FOCUS ON THE CONFERENCE: LEWES
20th May 2008 15:16


The manager who was sacked for being 'too successful'
Lewes' decision to axe Steve King for getting promoted too often was quite sensible, and that says a lot about what's wrong with football
Benjie Goodhart
May 16, 2008
http://blogs.guardian.co.uk/sport/2008/05/16/the_manager_who_was_sacked_for.html
My grandfather, an American immigrant to Britain, loved waffles. So much so, in fact, that he would actively look for excuses to visit London, so he could go to the café at Paddington station and order waffles and syrup for breakfast. One day, however, he cheerfully ordered his plate of waffles, only to be told they were no longer on the menu. Dismayed, he asked why. "There were just too many people asking for them," came the response.

My grandfather was left wryly amused by this turn of events (he had eggs, by the way). It is difficult to imagine fans of Lewes FC can treat recent events with similar equanimity. Their manager, like so many cheap waffles, has just been discarded for being too successful.

When I say 'just', I must confess, this happened a couple of weeks ago. But when you read that a manager had to go because he won too many games, you don't generally accept it as fact. You wait for the real story to emerge, the grubby details; that he was caught with his fingers in the till or, even worse, in the chairman's wife. But in this case, there was no subtext, no dirty little secret. He just did too well.

Appropriately, for such an outlandish plot, the central figure is called Stephen King (OK, Steve King, but cut me some slack!). King had presided over a phenomenal period of success at Lewes; two promotions in four years before his crowning achievement this season, leading the tiny Sussex side to the Blue Square South title, and promotion to the Conference, the apex of the non-league pyramid. And he had done it with a side playing quick, attractive football.

But, as the fans gathered for the last game of the season and the resultant celebrations at the club's Dripping Pan stadium, word leaked out: King had been dethroned. A day that was meant to be one of celebration and euphoria turned into one of confusion, anger and sadness. And that was before the club's owner, Martin Elliott, and another director, Kevin Powell, explained their decision. Although it beggars belief, these are direct quotes Powell gave to the Sussex Express.

"One thing I think is important is that at no time has Steve King been asked to get us promotion," said Powell, proving once and for all that you really can't make assumptions about people's ambitions in football. "He's created the problem, if you like - and I don't mean this in a negative way - because he's been so successful."

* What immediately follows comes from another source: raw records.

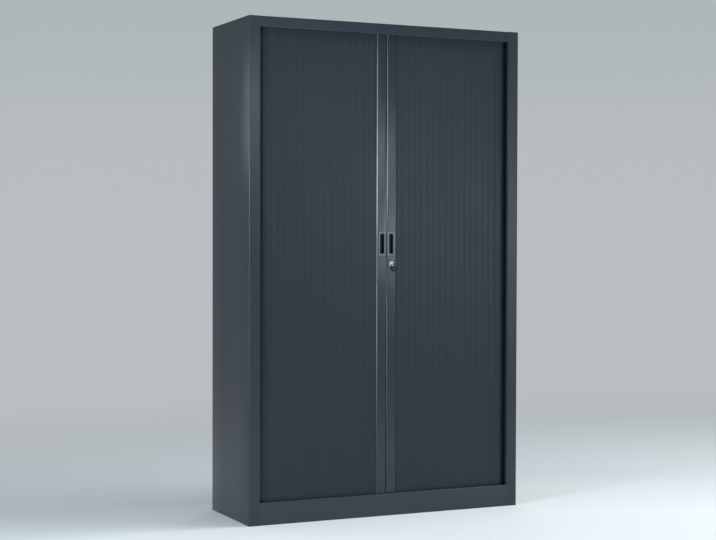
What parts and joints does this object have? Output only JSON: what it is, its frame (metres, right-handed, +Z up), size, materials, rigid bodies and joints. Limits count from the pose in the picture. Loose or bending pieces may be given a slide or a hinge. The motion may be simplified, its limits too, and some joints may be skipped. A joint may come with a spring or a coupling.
{
  "type": "tambour door tool cabinet",
  "caption": "Tall sheet-steel tool cabinet closed by two sideways-rolling tambour doors with recessed finger handles, a cylinder hook lock, shelves and levelling feet.",
  "frame": {"origin": "centre of the footprint on the floor", "axes": "+Z up, front with the doors faces -Y, +X towards the door that carries the lock"},
  "size_m": [1.2, 0.42, 1.98],
  "materials": {
    "panel": "satin anthracite powder coat",
    "slat": "satin anthracite extruded plastic",
    "stile": "satin anthracite extruded plastic",
    "handle": "semi-gloss grey-black",
    "track": "matt black low-friction plastic",
    "seal": "matt black",
    "zinc": "bright zinc plate",
    "nickel": "nickel plate",
    "key_grip": "matt black"
  },
  "bodies": {
    "cabinet": {"back_panel": "panel", "back_panel_rivets": "zinc", "base_pan": "panel", "bottom_corner_tracks": "track", "bottom_straight_tracks": "track", "bottom_track_screws": "zinc", "ceiling_panel": "panel", "floor_hole_plugs": "track", "floor_panel": "panel", "foot_nuts": "zinc", "foot_plates": "zinc", "front_plinth": "panel", "inner_back_panel": "panel", "left_corner_slats": "slat", "left_inner_panel": "panel", "left_shelf_racks": "panel", "left_side_panel": "panel", "right_corner_slats": "slat", "right_inner_panel": "panel", "right_shelf_racks": "panel", "right_side_panel": "panel", "shelf_1": "panel", "shelf_2": "panel", "shelf_3": "panel", "shelf_4": "panel", "shelf_clips": "zinc", "top_corner_tracks": "track", "top_panel": "panel", "top_straight_tracks": "track", "top_track_screws": "zinc"},
    "left_door": {"left_stile": "stile", "left_stile_runners": "track", "left_curtain_slats": "slat", "left_handle_shell": "handle", "left_handle_screws": "zinc", "closing_seal": "seal", "strike_plate": "zinc", "strike_screw": "zinc"},
    "right_door": {"right_stile": "stile", "right_stile_runners": "track", "right_curtain_slats": "slat", "right_handle_shell": "handle", "right_handle_screws": "zinc", "lock_housing": "nickel", "lock_nut": "zinc"},
    "lock_barrel": {"lock_barrel": "nickel", "lock_hook": "zinc", "hook_nut": "zinc"},
    "key": {"key_blade": "nickel", "key_pin": "nickel"},
    "key_bow": {"key_bow": "key_grip"},
    "rear_left_foot_pad": {"rear_left_foot_pad": "key_grip"},
    "front_left_foot_pad": {"front_left_foot_pad": "key_grip"},
    "rear_right_foot_pad": {"rear_right_foot_pad": "key_grip"},
    "front_right_foot_pad": {"front_right_foot_pad": "key_grip"},
    "rear_left_foot_stem": {"rear_left_foot_stem": "zinc"},
    "front_left_foot_stem": {"front_left_foot_stem": "zinc"},
    "rear_right_foot_stem": {"rear_right_foot_stem": "zinc"},
    "front_right_foot_stem": {"front_right_foot_stem": "zinc"}
  },
  "joints": [
    {"name": "left_door_slide", "type": "slide", "parent": "cabinet", "child": "left_door", "axis": [-1, 0, 0], "range_m": [0, 0.488], "deforming": ["left_curtain_slats"]},
    {"name": "right_door_slide", "type": "slide", "parent": "cabinet", "child": "right_door", "axis": [1, 0, 0], "range_m": [0, 0.488], "deforming": ["right_curtain_slats"]},
    {"name": "lock_turn", "type": "hinge", "parent": "right_door", "child": "lock_barrel", "pos_m": [0.0224, -0.185, 1.0157], "axis": [0, 1, 0], "range_deg": [0, 90]},
    {"name": "key_pull", "type": "slide", "parent": "lock_barrel", "child": "key", "axis": [0, -1, 0], "range_m": [0, 0.02]},
    {"name": "key_bow_fold", "type": "hinge", "parent": "key", "child": "key_bow", "pos_m": [0.0224, -0.1986, 1.0157], "axis": [-0.848, 0, -0.5299], "range_deg": [0, 90]},
    {"name": "rear_left_foot_travel", "type": "slide", "parent": "cabinet", "child": "rear_left_foot_pad", "axis": [0, 0, -1], "range_m": [0, 0.015]},
    {"name": "rear_left_foot_turn", "type": "hinge", "parent": "rear_left_foot_pad", "child": "rear_left_foot_stem", "pos_m": [-0.52, 0.14, 0.04], "axis": [0, 0, -1], "range_deg": [0, 3600]},
    {"name": "front_left_foot_travel", "type": "slide", "parent": "cabinet", "child": "front_left_foot_pad", "axis": [0, 0, -1], "range_m": [0, 0.015]},
    {"name": "front_left_foot_turn", "type": "hinge", "parent": "front_left_foot_pad", "child": "front_left_foot_stem", "pos_m": [-0.52, -0.14, 0.04], "axis": [0, 0, -1], "range_deg": [0, 3600]},
    {"name": "rear_right_foot_travel", "type": "slide", "parent": "cabinet", "child": "rear_right_foot_pad", "axis": [0, 0, -1], "range_m": [0, 0.015]},
    {"name": "rear_right_foot_turn", "type": "hinge", "parent": "rear_right_foot_pad", "child": "rear_right_foot_stem", "pos_m": [0.52, 0.14, 0.04], "axis": [0, 0, -1], "range_deg": [0, 3600]},
    {"name": "front_right_foot_travel", "type": "slide", "parent": "cabinet", "child": "front_right_foot_pad", "axis": [0, 0, -1], "range_m": [0, 0.015]},
    {"name": "front_right_foot_turn", "type": "hinge", "parent": "front_right_foot_pad", "child": "front_right_foot_stem", "pos_m": [0.52, -0.14, 0.04], "axis": [0, 0, -1], "range_deg": [0, 3600]}
  ],
  "couplings": [
    {"joint": "rear_left_foot_turn", "follows": "rear_left_foot_travel", "rad_per_m": 4188.8},
    {"joint": "front_left_foot_turn", "follows": "front_left_foot_travel", "rad_per_m": 4188.8},
    {"joint": "rear_right_foot_turn", "follows": "rear_right_foot_travel", "rad_per_m": 4188.8},
    {"joint": "front_right_foot_turn", "follows": "front_right_foot_travel", "rad_per_m": 4188.8}
  ]
}
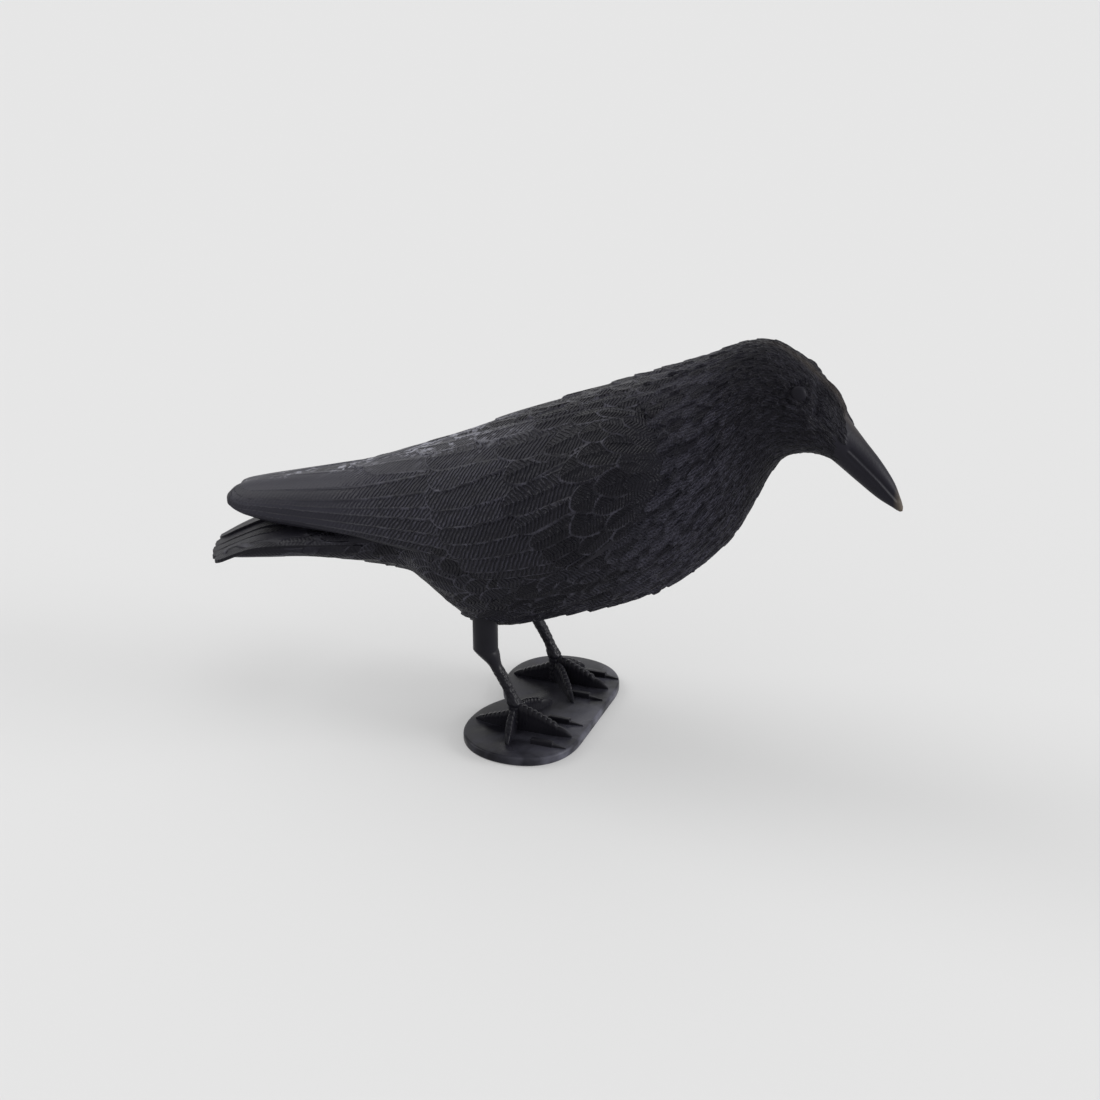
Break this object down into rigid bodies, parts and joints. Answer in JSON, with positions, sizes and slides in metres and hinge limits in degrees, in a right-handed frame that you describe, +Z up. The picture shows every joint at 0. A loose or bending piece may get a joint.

It seems that the directors are alarmed at the prospect of making the ground improvements necessary to maintain their Conference status beyond next season, and at the same time having to fund a squad playing at such a high level. Something had to give, and it was the manager's payslip.

There is irritation, too, at King's replacement. Lewes have appointed the commercial director of Brighton and Hove Albion, Kevin Keehan, as the new boss. That's right, the commercial director. It's a bit like appointing an accountant at the MoD to be Field Marshall: They might work in ostensibly the same industry, but the skills required are a little different. It's sufficiently baffling to have made me check my keyboard, and yes, the 'g' is next to the 'h'. Could a typo have secured Keehan's appointment? Were the Lewes board attempting to gazump the Geordies?

The club maintains that Keehan has the financial nous, as well as the football knowledge, to run a tight ship without sacrificing too much success. But, were his job not tough enough, almost the entire squad have either been released or have chosen to walk away from the club. And the funds for a similar calibre of players are not there. Keehan is being forced to recruit from lower leagues. Lewes will be playing in a higher division with a far, far cheaper squad. The rumoured injection of cash from a consortium led by local boy Gareth Barry may address some of the shortfall, but by no means all of it.

At first glance, then, we're left with the tale, familiar to football fans of almost every ilk, of greed and self-interest dominating the directors' box. Except that the first glance gives an utterly misleading impression.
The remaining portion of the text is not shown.